Ján Novenko at the end of the war, may 1945
Ján Novenko at the end of the war, may 1945
zdroj: archiv pamětníka

Ján Novenko was born on 5 August 1929 in the settlement of Kurtáň near Fiľakov in southern Slovakia; his father was a Russian soldier. In 1937 he enrolled at a Slovak school that was closed immediately after the occupation. In 1938 he started attending a Hungarian school. Schools were closed down in spring 1944, and the witness was sent to work in a German factory and later in a quarry. In 1944 his father joined the resistance movement, he helped partisans and observed the events of the Slovak National Revolt and the arrival of Vlasov‘s Army. When the front passed through their region in late 1944, Ján Novenko joined the Red Army and functioned as a member of the Smersh counter-intelligence group. He participated in the Bratislava-Břeclav operation, he helped liberate Lanžhot, Hustopeč, and other places. In June 1945 he was released from the army; he returned to Slovakia, where he found employment while continuing his studies. In 1947 and 1948 he took part in the Democratic Youth Congress and Agricultural Exposition in Prague as a member of a folk dance troupe.
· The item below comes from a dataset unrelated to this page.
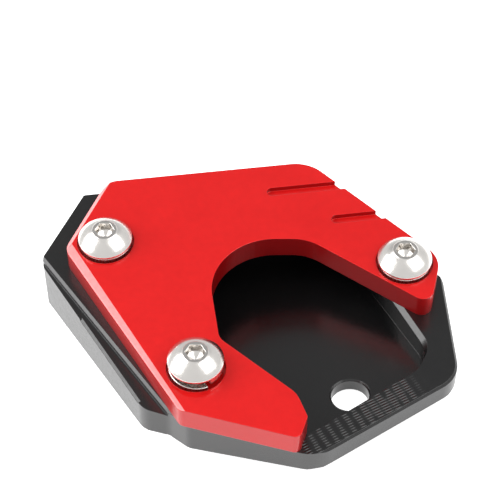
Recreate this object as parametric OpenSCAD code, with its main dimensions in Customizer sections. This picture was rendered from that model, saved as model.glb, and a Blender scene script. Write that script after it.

He applied successfully to the Folk Dance Group and moved to Bohemia. In 1950 he married the singer Věra Novenková. His wife gave birth to their three children between the years 1952 and 1962. In 1963 Ján Novenko graduated from choreography at the Academy of Performing Arts in Prague and became a popular and respected choreographer. He collaborated with many dance troupes. In the 1970s he met Jan Kobzík, a doctor and the founder of the dance group Břeclavan. In the year 2000 he and his wife moved in with their daughter in Moravská Nová Ves near Břeclav, where they live to this day.